*Supplied information*:
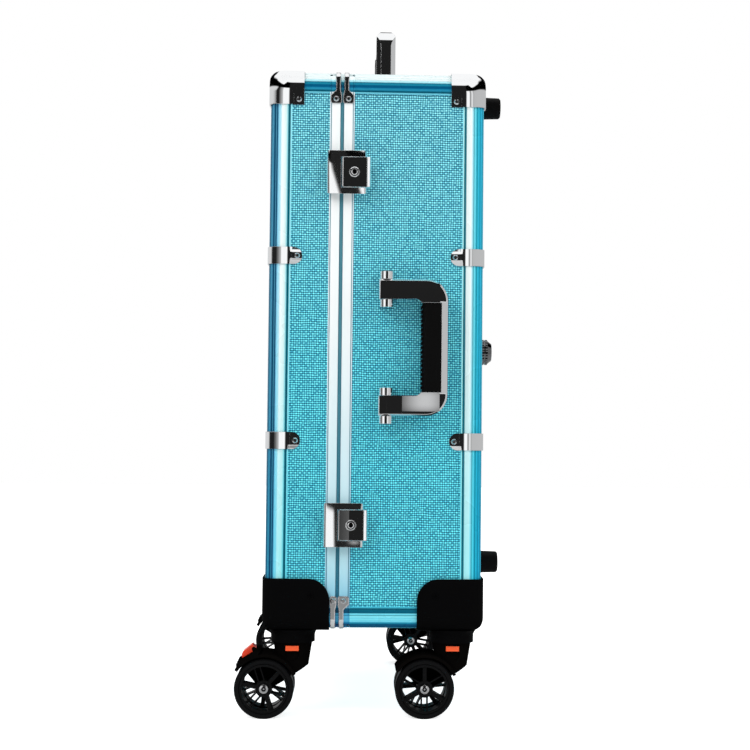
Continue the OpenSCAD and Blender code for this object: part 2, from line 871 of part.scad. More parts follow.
module lever_plate() {
  bead = 2.4;
  intersection() {
    translate([0, 0, -lever_h / 2]) along_z(lever_h) difference() {
      union() {
        translate([-3, -6.4]) square([lever_l - bead, 3]);
        translate([lever_l - 3 - bead, -5.1]) circle(bead);
      }
      // rounded outer edge at the pivot
      difference() {
        translate([-4, -7.4]) square([2.4, 2.4]);
        translate([-1.6, -5]) circle(1.4);
      }
    }
    translate([-3, -20, -lever_h / 2]) along_y(40) round_plate(lever_l, lever_h, 2);
  }
}

// rectangle with rounded corners
module round_plate(w, h, r) {
  translate([r, 0]) square([w - 2 * r, h]);
  translate([0, r]) square([w, h - 2 * r]);
  for (x = [r, w - r], y = [r, h - r]) translate([x, y]) circle(r);
}

// hook plate round the lever, in lever axes
module latch_hook(z) {
  r = hook_h / 2;
  left = -3.4 - frame_leg - 2.9;
  long = 41;
  color([0.78, 0.79, 0.80]) world() translate([lever_x, lever_y, z]) difference() {
    union() {
      intersection() {
        translate([left, 0, -r]) along_z(hook_h) hook2d(long);
        translate([left, -20, -r]) along_y(40) round_plate(long, hook_h, 2.6);
      }
      for (s = [-1, 1]) translate([hook_dx, -2.2, s * 17.6 - 1.3]) {
        cylinder(r = 2.2, h = 2.6, $fn = 24);
        translate([-2.2, -2.4, 0]) cube([4.4, 2.4, 2.6]);
      }
    }
    translate([-3.9, -10, -lever_h / 2 - 0.4]) cube([60, 7.2, lever_h + 0.8]);
    translate([hook_dx, -2.2, -r - 1]) cylinder(r = 1.06, h = hook_h + 2, $fn = 24);
  }
}

// section of the hook plate: rolled over at both ends, with the lip at X 0
module hook2d(long) {
  translate([4, -5.4]) square([long - 7, 1.4]);
  intersection() {
    translate([4, -1.4]) difference() {
      circle(4);
      circle(2.2);
    }
    translate([0, -5.4]) square([4.1, 4]);
  }
  translate([0, -1.5]) square([1.8, 3.2]);
  intersection() {
    translate([long - 3, -2.4]) difference() {
      circle(3);
      circle(1.6);
    }
    translate([long - 3.1, -5.4]) square([3.1, 3]);
  }
}

module key_barrel(z) {
  color([0.86, 0.87, 0.88]) world() translate([lever_x + key_dx, lever_y - 0.6, z])
    rotate([90, 0, 0]) difference() {
      union() {
        cylinder(r = 5.12, h = 6);
        translate([0, 0, 5.9]) cylinder(r1 = 5.12, r2 = 4.4, h = 0.7);
      }
      translate([0, 0, 5.2]) difference() {
        cylinder(r = 4.2, h = 3);
        cylinder(r = 3.2, h = 3);
      }
      translate([-0.6, -2.2, 3]) cube([1.2, 4.4, 6]);
    }
}

module upper_latch_lever() {
  latch_lever(latch_z[0]);
}

module upper_latch_hook() {
  latch_hook(latch_z[0]);
}

module upper_key_barrel() {
  key_barrel(latch_z[0]);
}

module lower_latch_lever() {
  latch_lever(latch_z[1]);
}

module lower_latch_hook() {
  latch_hook(latch_z[1]);
}

module lower_key_barrel() {
  key_barrel(latch_z[1]);
}

// caster in its own axes: swivel axis on Z, trailing towards -X, button side -Y

module fork(braked) {
  difference() {
    union() {
      if (braked) brake_ears();
      intersection() {
        translate([0, 0, 40]) cylinder(r1 = 14.2, r2 = 19.8, h = head_top - 40);
        translate([0, -25, 0]) along_y(50)
          polygon([[-30, head_top], [30, head_top], [30, wheel_r + 21.9], [15, wheel_r + 21.9],
            [1, wheel_r + 13.6], [-30, wheel_r + 13.6]]);
      }
      translate([0, 0, head_top - 4]) cylinder(r = 5.95, h = 14);
      // hood over both wheels
      translate([-trail, -22.5, wheel_r]) along_y(45) hood2d(braked);
      // web between the wheels
      translate([-trail, -3.4, wheel_r]) along_y(6.8) web2d();
    }
    // room of the wheels
    translate([-trail, 0, wheel_r]) both_y() translate([0, 3.6, 0]) rotate([-90, 0, 0])
      cylinder(r = wheel_r + 1.8, h = 30);
    translate([-trail, -10, wheel_r]) rotate([-90, 0, 0]) cylinder(r = 3, h = 20);
    // shaft of the release button
    translate([-7, -40, head_top - 7.8]) cube([14, 32.8, 5.6]);
    // finger recess under the button
    translate([0, -22.6, head_top - 11.1]) rotate([-90, 0, 0]) cylinder(r = 7, h = 7.2);
  }
}

module hood2d(braked) {
  difference() {
    union() {
      intersection() {
        circle(hood_r);
        polygon([[0, 0], [-60, 38.5], [-60, 80], [60, 80], [60, 28]]);
      }
      // tail that carries the brake lever
      if (braked) rotate(tail_turn) polygon([[-13, wheel_r - 1], [-10.8, tail_r - 0.8],
        [-9.8, tail_r], [13.6, tail_r], [16.4, tail_r - 3], [0, wheel_r]]);
    }
    circle(wheel_r + 1.8);
  }
}

module web2d() {
  intersection() {
    circle(wheel_r + 3);
    polygon([[-5, -5], [-7, 0], [-22, 18], [-22, 40], [30, 40], [30, 12], [7, -2], [4, -5]]);
  }
  circle(6.5);
}

// pair of wheels, each turned on the axle by its own angle
module wheels(spin) {
  translate([-trail, 0, wheel_r]) {
    translate([0, 4.4, 0]) rotate([-90, 0, 0]) wheel(spin + 25);
    mirror([0, 1, 0]) translate([0, 4.4, 0]) rotate([-90, 0, 0]) wheel(spin);
  }
}

// wheel: inner face at Z 0, outer face at Z wheel_w
module wheel(spin) {
  rim = wheel_r - 7.8;
  difference() {
    union() {
      rotate_extrude($fn = 48) polygon([[rim, 0], [wheel_r - 1.5, 0], [wheel_r, 1.5],
        [wheel_r, wheel_w - 1.5], [wheel_r - 1.5, wheel_w], [wheel_r - 4.5, wheel_w],
        [wheel_r - 5, wheel_w - 0.9], [wheel_r - 5.6, wheel_w - 0.3], [rim, wheel_w - 0.3]]);
      cylinder(r = 8.4, h = wheel_w - 1.6);
      // solid spokes and pairs of thin ribs, in turn
      for (a = [0, 120, 240]) rotate([0, 0, spin + a]) {
        translate([0, -2, 2]) cube([rim + 1, 4, wheel_w - 4.2]);
        rotate([0, 0, 60]) for (y = [-3.5, 2.3])
          translate([0, y, 2]) cube([rim + 1, 1.2, wheel_w - 4.6]);
      }
    }
    translate([0, 0, -1]) cylinder(r = 3.06, h = wheel_w + 2, $fn = 32);
  }
}

module axle() {
  translate([-trail, 0, wheel_r]) {
    rotate([-90, 0, 0]) translate([0, 0, -wheel_w - 4.4 + 1.4])
      cylinder(r = 3, h = 2 * (wheel_w + 3), $fn = 32);
    both_y() translate([0, wheel_w + 4.4 - 1.5, 0]) rotate([-90, 0, 0]) {
      difference() {
        union() {
          cylinder(r = 5.5, h = 0.9);
          translate([0, 0, 0.9]) cylinder(r1 = 5.5, r2 = 4.4, h = 0.9);
        }
        translate([0, 0, 0.7]) cylinder(r = 2.5, h = 2, $fn = 6);
      }
    }
  }
}

module button() {
  translate([-6.6, -19.8, head_top - 7.5]) cube([13.2, 10, 5]);
}

// axes of the brake lever: pivot along Y at the origin, Z away from the axle
module at_brake() {
  translate([-trail, 0, wheel_r]) rotate([0, -tail_turn, 0])
    translate([brake_dx, 0, tail_r + 2]) children();
}

module brake() {
  at_brake() rotate([90, 0, 0]) translate([0, 0, -8]) difference() {
    linear_extrude(16) union() {
      circle(1.9, $fn = 24);
      polygon([[-14.6, -1.7], [0, -1.7], [1.2, 0.4], [1.2, 4], [0.2, 4.7], [-10.6, 3.4],
        [-13.2, 2], [-14.6, -0.4]]);
    }
    translate([0, 0, -1]) cylinder(r = 1.06, h = 18, $fn = 24);
  }
}

// ears and pin that carry a brake lever
module brake_ears() {
  at_brake() rotate([90, 0, 0]) {
    for (y = [8.3, -10.3]) translate([0, 0, y]) linear_extrude(2) union() {
      circle(2.1, $fn = 24);
      translate([-2.1, -4]) square([4.2, 4]);
    }
    translate([0, 0, -9]) cylinder(r = 1, h = 18, $fn = 24);
  }
}

module at_caster(sx, sy) {
  world() translate([sx * swivel_x, sy * swivel_y, 0])
    mirror([0, sy > 0 ? 1 : 0, 0]) children();
}

module front_lid_fork() {
  color([0.06, 0.06, 0.06]) at_caster(-1, -1) fork(true);
}

module front_lid_wheels() {
  color([0.04, 0.04, 0.04]) at_caster(-1, -1) wheels(-48);
}

module front_lid_axle() {
  color([0.80, 0.81, 0.82]) at_caster(-1, -1) axle();
}

module front_lid_release_button() {
  color([0.95, 0.30, 0.08]) at_caster(-1, -1) button();
}

module front_lid_brake_lever() {
  color([0.90, 0.18, 0.08]) at_caster(-1, -1) brake();
}

module rear_lid_fork() {
  color([0.06, 0.06, 0.06]) at_caster(-1, 1) fork(true);
}

module rear_lid_wheels() {
  color([0.04, 0.04, 0.04]) at_caster(-1, 1) wheels(-30);
}

module rear_lid_axle() {
  color([0.80, 0.81, 0.82]) at_caster(-1, 1) axle();
}

module rear_lid_release_button() {
  color([0.95, 0.30, 0.08]) at_caster(-1, 1) button();
}

module rear_lid_brake_lever() {
  color([0.90, 0.18, 0.08]) at_caster(-1, 1) brake();
}

module front_body_fork() {
  color([0.06, 0.06, 0.06]) at_caster(1, -1) fork(false);
}

module front_body_wheels() {
  color([0.04, 0.04, 0.04]) at_caster(1, -1) wheels(-90);
}

module front_body_axle() {
  color([0.80, 0.81, 0.82]) at_caster(1, -1) axle();
}

module rear_body_fork() {
  color([0.06, 0.06, 0.06]) at_caster(1, 1) fork(false);
}

module rear_body_wheels() {
  color([0.04, 0.04, 0.04]) at_caster(1, 1) wheels(-75);
}

module rear_body_axle() {
  color([0.80, 0.81, 0.82]) at_caster(1, 1) axle();
}

module front_body_release_button() {
  color([0.95, 0.30, 0.08]) at_caster(1, -1) button();
}

module rear_body_release_button() {
  color([0.95, 0.30, 0.08]) at_caster(1, 1) button();
}

body_back_panel();
body_end_panels();
body_side_panels();
body_edge_profiles();
body_opening_frame();
body_lining();
body_dividers();
body_ball_corners();
body_parting_corners();
body_straps();
body_rivets();
body_caster_housings();
back_feet();
back_knob();
hinge_body_leaves();
hinge_pins();
latch_bases();
handle_ears();
side_handle();
side_handle_grip();
top_handle();
top_handle_grip();
lid_front_panel();
lid_end_panels();
lid_side_panels();
lid_edge_profiles();
lid_opening_frame();
lid_lining();
lid_mirror();
lid_ball_corners();
lid_parting_corners();
lid_straps();
lid_rivets();
lid_caster_housings();
hinge_lid_leaves();
latch_catches();
upper_latch_lever();
upper_latch_hook();
upper_key_barrel();
lower_latch_lever();
lower_latch_hook();
lower_key_barrel();
front_lid_fork();
front_lid_wheels();
front_lid_axle();
front_lid_release_button();
front_lid_brake_lever();
rear_lid_fork();
rear_lid_wheels();
rear_lid_axle();
rear_lid_release_button();
rear_lid_brake_lever();
front_body_fork();
front_body_wheels();
front_body_axle();
front_body_release_button();
rear_body_fork();
rear_body_wheels();
rear_body_axle();
rear_body_release_button();
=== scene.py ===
import bpy
import json
import math
from mathutils import Matrix, Vector

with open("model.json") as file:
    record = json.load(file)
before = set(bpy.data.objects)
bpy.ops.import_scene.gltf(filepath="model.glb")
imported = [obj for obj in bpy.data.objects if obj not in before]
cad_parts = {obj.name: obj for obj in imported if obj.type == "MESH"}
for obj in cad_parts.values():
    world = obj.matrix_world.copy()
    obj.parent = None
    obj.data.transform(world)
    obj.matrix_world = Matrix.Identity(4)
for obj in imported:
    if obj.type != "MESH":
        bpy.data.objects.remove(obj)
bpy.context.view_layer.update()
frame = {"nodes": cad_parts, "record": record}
nodes = frame["nodes"]
scene = bpy.context.scene

# camera

cameraLook = {
    "target": (0.046422, 0.00805, 0.358168),
    "distance": 1.68107,
    "yaw": 0.03896,  # radians to the right of +Y
    "rise": 0.04071,  # radians above the horizon
    "roll": -0.00906,
    "focal": 70.19,  # millimetres, like the width of the sensor
    "sensor": 36,
    "shiftX": -0.0451,
    "shiftY": -0.00385,
}


def makeCamera(look):
    yaw, rise, roll = look["yaw"], look["rise"], look["roll"]
    ahead = Vector((math.sin(yaw) * math.cos(rise), math.cos(yaw) * math.cos(rise), math.sin(rise)))
    right = Vector((math.cos(yaw), -math.sin(yaw), 0))
    up = right.cross(ahead)
    across = right * math.cos(roll) - up * math.sin(roll)
    above = right * math.sin(roll) + up * math.cos(roll)
    place = Vector(look["target"]) - ahead * look["distance"]
    camera = bpy.data.objects.new("camera", bpy.data.cameras.new("camera"))
    camera.matrix_world = Matrix((
        (across.x, above.x, -ahead.x, place.x),
        (across.y, above.y, -ahead.y, place.y),
        (across.z, above.z, -ahead.z, place.z),
        (0, 0, 0, 1)))
    camera.data.lens = look["focal"]
    camera.data.sensor_width = look["sensor"]
    camera.data.shift_x = look["shiftX"]
    camera.data.shift_y = look["shiftY"]
    scene.collection.objects.link(camera)
    scene.camera = camera


makeCamera(cameraLook)
print("camera placed")

# helpers for node trees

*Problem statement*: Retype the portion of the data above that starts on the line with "body_back_panel();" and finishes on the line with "bpy.context.view_layer.update()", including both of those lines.

*Full answer*:
body_back_panel();
body_end_panels();
body_side_panels();
body_edge_profiles();
body_opening_frame();
body_lining();
body_dividers();
body_ball_corners();
body_parting_corners();
body_straps();
body_rivets();
body_caster_housings();
back_feet();
back_knob();
hinge_body_leaves();
hinge_pins();
latch_bases();
handle_ears();
side_handle();
side_handle_grip();
top_handle();
top_handle_grip();
lid_front_panel();
lid_end_panels();
lid_side_panels();
lid_edge_profiles();
lid_opening_frame();
lid_lining();
lid_mirror();
lid_ball_corners();
lid_parting_corners();
lid_straps();
lid_rivets();
lid_caster_housings();
hinge_lid_leaves();
latch_catches();
upper_latch_lever();
upper_latch_hook();
upper_key_barrel();
lower_latch_lever();
lower_latch_hook();
lower_key_barrel();
front_lid_fork();
front_lid_wheels();
front_lid_axle();
front_lid_release_button();
front_lid_brake_lever();
rear_lid_fork();
rear_lid_wheels();
rear_lid_axle();
rear_lid_release_button();
rear_lid_brake_lever();
front_body_fork();
front_body_wheels();
front_body_axle();
front_body_release_button();
rear_body_fork();
rear_body_wheels();
rear_body_axle();
rear_body_release_button();
=== scene.py ===
import bpy
import json
import math
from mathutils import Matrix, Vector

with open("model.json") as file:
    record = json.load(file)
before = set(bpy.data.objects)
bpy.ops.import_scene.gltf(filepath="model.glb")
imported = [obj for obj in bpy.data.objects if obj not in before]
cad_parts = {obj.name: obj for obj in imported if obj.type == "MESH"}
for obj in cad_parts.values():
    world = obj.matrix_world.copy()
    obj.parent = None
    obj.data.transform(world)
    obj.matrix_world = Matrix.Identity(4)
for obj in imported:
    if obj.type != "MESH":
        bpy.data.objects.remove(obj)
bpy.context.view_layer.update()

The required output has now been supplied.